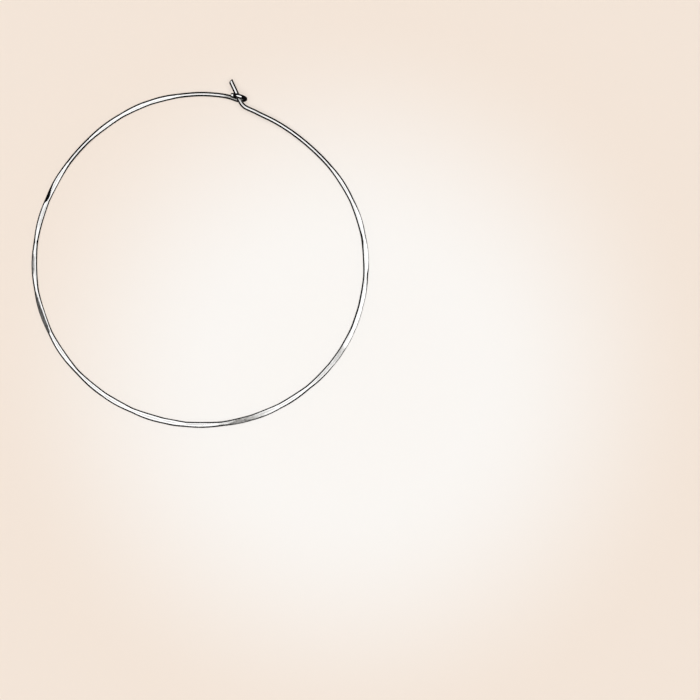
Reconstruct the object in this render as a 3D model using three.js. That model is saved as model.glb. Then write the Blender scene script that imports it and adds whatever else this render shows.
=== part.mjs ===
// Hammered wire hoop earring with a hook-and-eye clasp, made from one length of round wire.
// Millimetres. The hoop lies on its side: its axis is +Z, its clasp is towards +Y, and the flat
// underside that the anvil left on the hammered arc is at Z = 0.
// Angles round the hoop are in degrees, clockwise from +Y as seen from above.

import * as THREE from 'three';

// ---------------------------------------------------------------- driving dimensions

const WIRE_DIAMETER = 0.82;
const HOOP_RADIUS = 29.6; // mean radius of the wire's centreline
const EYE_RISE = 1.05; // half the height between the eye's lower and upper strand
const WIRE_SIDES = 16;
const STEP_ALONG_HOOP = 1.0; // spacing of the sections on the hoop
const STEP_AT_CLASP = 0.28; // spacing of the sections on the hook and the eye
const BLOW_SPREAD = 0.012; // how fast a hammer mark gets shallower along the wire, per mm

const HOOK_STRETCH = 2.2; // length of wire in the bend between the post and the hoop
const EYE_STRETCH = 6.5; // length of wire in the eye and the dip that leads to it
const ROUTE_DIVISIONS = 4000; // fineness of the arc-length table
const SILVER = 0xd9d8d4;

const WIRE_RADIUS = WIRE_DIAMETER / 2;
const WIRE_AREA = Math.PI * WIRE_RADIUS ** 2;

// The hand-bent outline: how far the centreline stands outside the mean radius.
const OUTLINE = [
  { at: 22, out: -1.04 },
  { at: 28, out: -1.09 },
  { at: 34, out: -1.11 },
  { at: 40, out: -1.08 },
  { at: 46, out: -0.97 },
  { at: 52, out: -0.77 },
  { at: 58, out: -0.54 },
  { at: 64, out: -0.34 },
  { at: 70, out: -0.17 },
  { at: 76, out: -0.01 },
  { at: 84, out: 0.14 },
  { at: 92, out: 0.24 },
  { at: 100, out: 0.31 },
  { at: 110, out: 0.4 },
  { at: 118, out: 0.43 },
  { at: 126, out: 0.38 },
  { at: 136, out: 0.26 },
  { at: 148, out: 0.08 },
  { at: 160, out: -0.06 },
  { at: 172, out: -0.2 },
  { at: 184, out: -0.26 },
  { at: 194, out: -0.29 },
  { at: 204, out: -0.24 },
  { at: 216, out: -0.12 },
  { at: 228, out: 0.0 },
  { at: 240, out: 0.13 },
  { at: 252, out: 0.18 },
  { at: 262, out: 0.18 },
  { at: 272, out: 0.12 },
  { at: 284, out: 0.01 },
  { at: 296, out: -0.09 },
  { at: 306, out: -0.1 },
  { at: 316, out: -0.06 },
  { at: 324, out: 0.03 },
  { at: 332, out: 0.17 },
  { at: 340, out: 0.32 },
  { at: 348, out: 0.39 },
  { at: 356, out: 0.43 },
  { at: 362, out: 0.49 },
  { at: 369, out: 0.47 },
];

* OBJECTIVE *
Recopy all the lines exactly as they appear.

* RESPONSE TO THIS TASK *
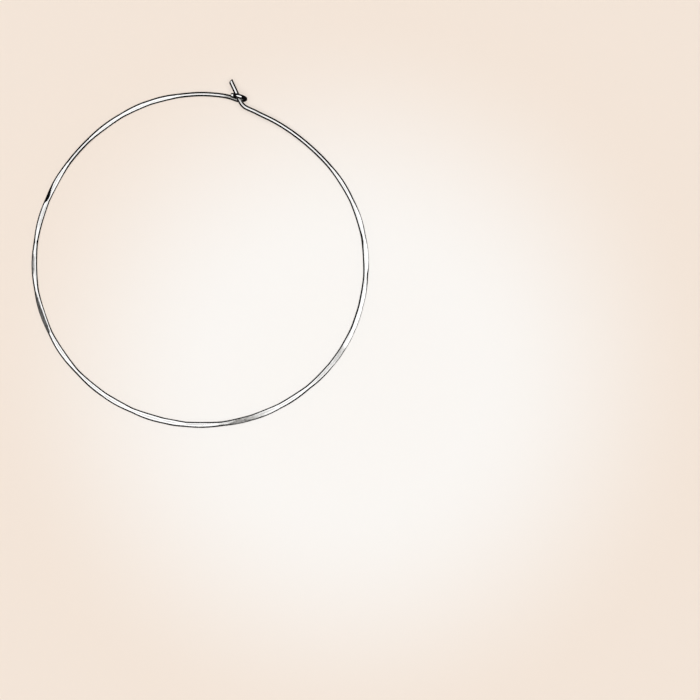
Reconstruct the object in this render as a 3D model using three.js. That model is saved as model.glb. Then write the Blender scene script that imports it and adds whatever else this render shows.
=== part.mjs ===
// Hammered wire hoop earring with a hook-and-eye clasp, made from one length of round wire.
// Millimetres. The hoop lies on its side: its axis is +Z, its clasp is towards +Y, and the flat
// underside that the anvil left on the hammered arc is at Z = 0.
// Angles round the hoop are in degrees, clockwise from +Y as seen from above.

import * as THREE from 'three';

// ---------------------------------------------------------------- driving dimensions

const WIRE_DIAMETER = 0.82;
const HOOP_RADIUS = 29.6; // mean radius of the wire's centreline
const EYE_RISE = 1.05; // half the height between the eye's lower and upper strand
const WIRE_SIDES = 16;
const STEP_ALONG_HOOP = 1.0; // spacing of the sections on the hoop
const STEP_AT_CLASP = 0.28; // spacing of the sections on the hook and the eye
const BLOW_SPREAD = 0.012; // how fast a hammer mark gets shallower along the wire, per mm

const HOOK_STRETCH = 2.2; // length of wire in the bend between the post and the hoop
const EYE_STRETCH = 6.5; // length of wire in the eye and the dip that leads to it
const ROUTE_DIVISIONS = 4000; // fineness of the arc-length table
const SILVER = 0xd9d8d4;

const WIRE_RADIUS = WIRE_DIAMETER / 2;
const WIRE_AREA = Math.PI * WIRE_RADIUS ** 2;

// The hand-bent outline: how far the centreline stands outside the mean radius.
const OUTLINE = [
  { at: 22, out: -1.04 },
  { at: 28, out: -1.09 },
  { at: 34, out: -1.11 },
  { at: 40, out: -1.08 },
  { at: 46, out: -0.97 },
  { at: 52, out: -0.77 },
  { at: 58, out: -0.54 },
  { at: 64, out: -0.34 },
  { at: 70, out: -0.17 },
  { at: 76, out: -0.01 },
  { at: 84, out: 0.14 },
  { at: 92, out: 0.24 },
  { at: 100, out: 0.31 },
  { at: 110, out: 0.4 },
  { at: 118, out: 0.43 },
  { at: 126, out: 0.38 },
  { at: 136, out: 0.26 },
  { at: 148, out: 0.08 },
  { at: 160, out: -0.06 },
  { at: 172, out: -0.2 },
  { at: 184, out: -0.26 },
  { at: 194, out: -0.29 },
  { at: 204, out: -0.24 },
  { at: 216, out: -0.12 },
  { at: 228, out: 0.0 },
  { at: 240, out: 0.13 },
  { at: 252, out: 0.18 },
  { at: 262, out: 0.18 },
  { at: 272, out: 0.12 },
  { at: 284, out: 0.01 },
  { at: 296, out: -0.09 },
  { at: 306, out: -0.1 },
  { at: 316, out: -0.06 },
  { at: 324, out: 0.03 },
  { at: 332, out: 0.17 },
  { at: 340, out: 0.32 },
  { at: 348, out: 0.39 },
  { at: 356, out: 0.43 },
  { at: 362, out: 0.49 },
  { at: 369, out: 0.47 },
];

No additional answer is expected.